In an interview with Israeli Public Television, Nalbandian also said that Yerevan expects the Jewish state to officially recognize the 1915 Armenian genocide in Ottoman Turkey. “It was and it is a topic of our dialogue,” he said in remarks publicized by the Armenian Foreign Ministry on Friday.

Nalbandian met with Prime Minister Benjamin Netanyahu, Regional Cooperation Minister Tzachi Hanegbi, Knesset speaker Yuli Edelstein and other Israeli officials during what he called a “short but very intensive” visit that began on Monday.

Netanhyahu tweeted after his talks with the chief Armenian diplomat that they agreed to “strengthen” bilateral ties in areas such information technology and agriculture. Nalbandian was similarly reported to express confidence that they will gain “new impetus.”

Armenian-Israeli relations have been frosty until now not least because of Israel’s close military cooperation with Azerbaijan. Israeli defense companies have sold at least $1.6 billion worth of weapons to Baku in the last few years alone. Some of them were used by the Azerbaijani army during the April 2016 fighting in Nagorno-Karabakh.

“Arms trade is not trade in vegetables and it always has a dark side that could have some negative consequences,” Nalbandian told the Israeli broadcaster. “What is important in Armenia’s relations with Israel is that we have no taboo issues in our discussions, and even sensitive questions we are discussing openly and trying to find ways out.”

“We are discussing [the matter] in a very open and very positive way,” he added when asked about Yerevan’s expectations from the Israeli government on the arms deals with Baku. He did not elaborate.

Nalbandian also did not say whether he discussed with Netanyahu a recent scandal involving an Israeli company accused of attacking an Armenian army position this summer with “suicide” drones manufactured and sold by it to the Azerbaijani military. In August, an Israeli government agency halted the delivery of the Orbiter drones to Azerbaijan pending an investigation conducted by it.
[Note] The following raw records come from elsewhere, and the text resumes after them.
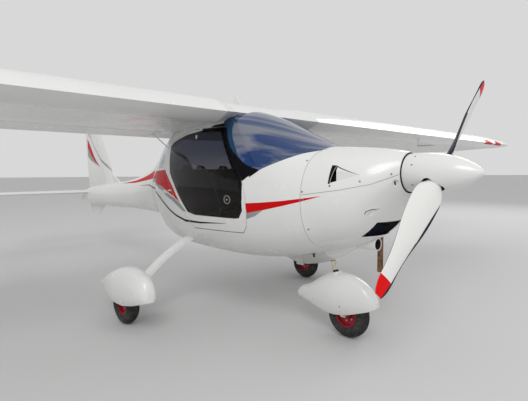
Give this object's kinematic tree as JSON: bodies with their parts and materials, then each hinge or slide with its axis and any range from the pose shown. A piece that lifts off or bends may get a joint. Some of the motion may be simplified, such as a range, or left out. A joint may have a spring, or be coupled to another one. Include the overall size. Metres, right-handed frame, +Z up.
{
  "type": "two-seat high-wing microlight aeroplane",
  "caption": "High-wing two-seat light aeroplane with a nose propeller, upward-opening doors, faired tricycle wheels, hinged flaps, ailerons, elevator and rudder.",
  "frame": {"origin": "centre of the bounding box, on the ground under the tyres", "axes": "+X to the nose, +Y to the port wing tip, +Z up"},
  "size_m": [6.0437, 10.95, 2.09],
  "materials": {
    "white_gelcoat": "gloss",
    "tinted_glass": null,
    "blue_glass": null,
    "clear_glass": null,
    "engine_metal": "satin",
    "exhaust_steel": "satin",
    "leg_paint": "gloss",
    "strut_steel": "satin",
    "tyre_rubber": null,
    "rim_paint": "gloss",
    "panel_plastic": "matte",
    "floor_grey": "matte",
    "seat_fabric": "matte",
    "blade_white": "gloss",
    "hub_metal": "satin"
  },
  "bodies": {
    "airframe": {"fuselage_belly": "white_gelcoat", "fuselage_nose": "white_gelcoat", "fuselage_rear": "white_gelcoat", "tail_boom": "white_gelcoat", "firewall": "engine_metal", "cowl_upper": "white_gelcoat", "cowl_lower": "white_gelcoat", "engine_block": "engine_metal", "exhaust_pipe": "exhaust_steel", "intake_duct": "white_gelcoat", "windscreen": "blue_glass", "rear_window": "clear_glass", "centre_section": "white_gelcoat", "instrument_panel": "panel_plastic", "cabin_floor": "floor_grey", "roof_aerial": "white_gelcoat", "pitot_tube": "strut_steel", "fin": "white_gelcoat", "ventral_fin": "white_gelcoat", "nose_leg_fairing": "white_gelcoat", "nose_leg": "strut_steel", "wing_left": "white_gelcoat", "wing_right": "white_gelcoat", "seat_left": "seat_fabric", "seat_right": "seat_fabric", "control_stick_left": "panel_plastic", "control_stick_right": "panel_plastic", "tailplane_left": "white_gelcoat", "tailplane_right": "white_gelcoat", "main_leg_left": "leg_paint", "main_leg_right": "leg_paint", "main_wheel_fairing_left": "white_gelcoat", "main_wheel_fairing_right": "white_gelcoat"},
    "propeller": {"spinner": "white_gelcoat", "spinner_backplate": "hub_metal", "propeller_hub": "hub_metal", "propeller_blade_a": "blade_white", "propeller_blade_b": "blade_white"},
    "nose_steering": {"nose_fork": "strut_steel", "nose_wheel_fairing": "white_gelcoat"},
    "nose_wheel": {"nose_tyre": "tyre_rubber", "nose_rim": "rim_paint"},
    "rudder": {"rudder": "white_gelcoat"},
    "elevator": {"elevator_left": "white_gelcoat", "elevator_right": "white_gelcoat"},
    "main_wheel_left": {"main_tyre_left": "tyre_rubber", "main_rim_left": "rim_paint"},
    "door_left": {"door_frame_left": "white_gelcoat", "door_glass_left": "tinted_glass"},
    "flap_left": {"flap_left": "white_gelcoat"},
    "aileron_left": {"aileron_left": "white_gelcoat"},
    "main_wheel_right": {"main_tyre_right": "tyre_rubber", "main_rim_right": "rim_paint"},
    "door_right": {"door_frame_right": "white_gelcoat", "door_glass_right": "tinted_glass"},
    "flap_right": {"flap_right": "white_gelcoat"},
    "aileron_right": {"aileron_right": "white_gelcoat"}
  },
  "joints": [
    {"name": "propeller_spin", "type": "hinge", "parent": "airframe", "child": "propeller", "pos_m": [2.778, 0, 1.132], "axis": [1, 0, 0], "continuous": true},
    {"name": "nose_wheel_steer", "type": "hinge", "parent": "airframe", "child": "nose_steering", "pos_m": [2.05, 0, 0.445], "axis": [-0.319, 0, 0.9478], "range_deg": [-20, 20]},
    {"name": "nose_wheel_roll", "type": "hinge", "parent": "nose_steering", "child": "nose_wheel", "pos_m": [2.163, 0, 0.16], "axis": [0, 1, 0], "continuous": true},
    {"name": "main_wheel_left_roll", "type": "hinge", "parent": "airframe", "child": "main_wheel_left", "pos_m": [0.851, 1.018, 0.16], "axis": [0, 1, 0], "continuous": true},
    {"name": "door_left_hinge", "type": "hinge", "parent": "airframe", "child": "door_left", "pos_m": [1.088, 0.446, 1.49], "axis": [1, 0, 0], "range_deg": [0, 60]},
    {"name": "flap_left_hinge", "type": "hinge", "parent": "airframe", "child": "flap_left", "pos_m": [0.583, 1.63, 1.55632], "axis": [0, -1, 0], "range_deg": [0, 35]},
    {"name": "aileron_left_hinge", "type": "hinge", "parent": "airframe", "child": "aileron_left", "pos_m": [0.583, 3.76, 1.55632], "axis": [0, -1, 0], "range_deg": [-20, 20]},
    {"name": "main_wheel_right_roll", "type": "hinge", "parent": "airframe", "child": "main_wheel_right", "pos_m": [0.851, -1.018, 0.16], "axis": [0, 1, 0], "continuous": true},
    {"name": "door_right_hinge", "type": "hinge", "parent": "airframe", "child": "door_right", "pos_m": [1.088, -0.446, 1.49], "axis": [-1, 0, 0], "range_deg": [0, 60]},
    {"name": "flap_right_hinge", "type": "hinge", "parent": "airframe", "child": "flap_right", "pos_m": [0.583, -1.63, 1.55632], "axis": [0, -1, 0], "range_deg": [0, 35]},
    {"name": "aileron_right_hinge", "type": "hinge", "parent": "airframe", "child": "aileron_right", "pos_m": [0.583, -3.76, 1.55632], "axis": [0, -1, 0], "range_deg": [-20, 20]},
    {"name": "elevator_hinge", "type": "hinge", "parent": "airframe", "child": "elevator", "pos_m": [-2.782, 0, 0.865], "axis": [0, -1, 0], "range_deg": [-25, 25]},
    {"name": "rudder_hinge", "type": "hinge", "parent": "airframe", "child": "rudder", "pos_m": [-2.484, 0, 0.995], "axis": [-0.1472, 0, 0.9891], "range_deg": [-25, 25]}
  ],
  "couplings": [
    {"joint": "flap_right_hinge", "follows": "flap_left_hinge", "ratio": 1},
    {"joint": "aileron_right_hinge", "follows": "aileron_left_hinge", "ratio": -1}
  ]
}
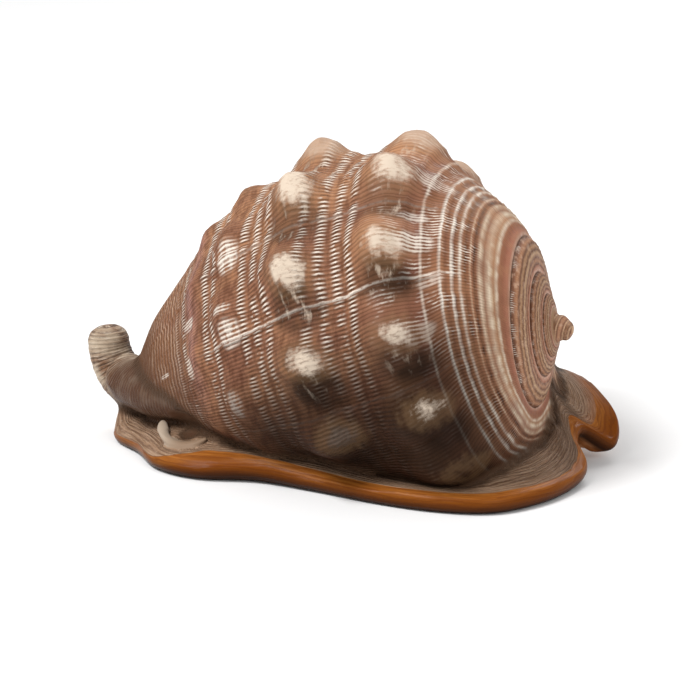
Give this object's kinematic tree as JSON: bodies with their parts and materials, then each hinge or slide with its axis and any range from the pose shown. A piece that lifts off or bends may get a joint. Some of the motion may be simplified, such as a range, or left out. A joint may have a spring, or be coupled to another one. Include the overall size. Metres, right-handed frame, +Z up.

In a short statement released on Tuesday, a spokesman for Netanyahu said the Israeli leader raised with Nalbandian “the issue of Iran's attempts to establish a military presence in the region and its negative influence.” The statement did not elaborate.

Nalbandian insisted that Armenia’s cordial rapport with Iran is not an “obstacle in our bilateral relations with Israel.” The Israelis, he said, “have to understand” that with Azerbaijan and Turkey keeping their borders with Armenia closed Iran as well as Georgia serve as his landlocked nation’s sole commercial conduits to the outside world.

In another indication of their uneasy relationship, Armenia and Israel have still not opened embassies in each other’s capitals. Israeli ambassadors to Armenia have been based in Tbilisi.

“As soon as Israel opens an embassy in Armenia, we will reciprocate and open an embassy in Israel,” said Nalbandian. He did not specify when that might happen.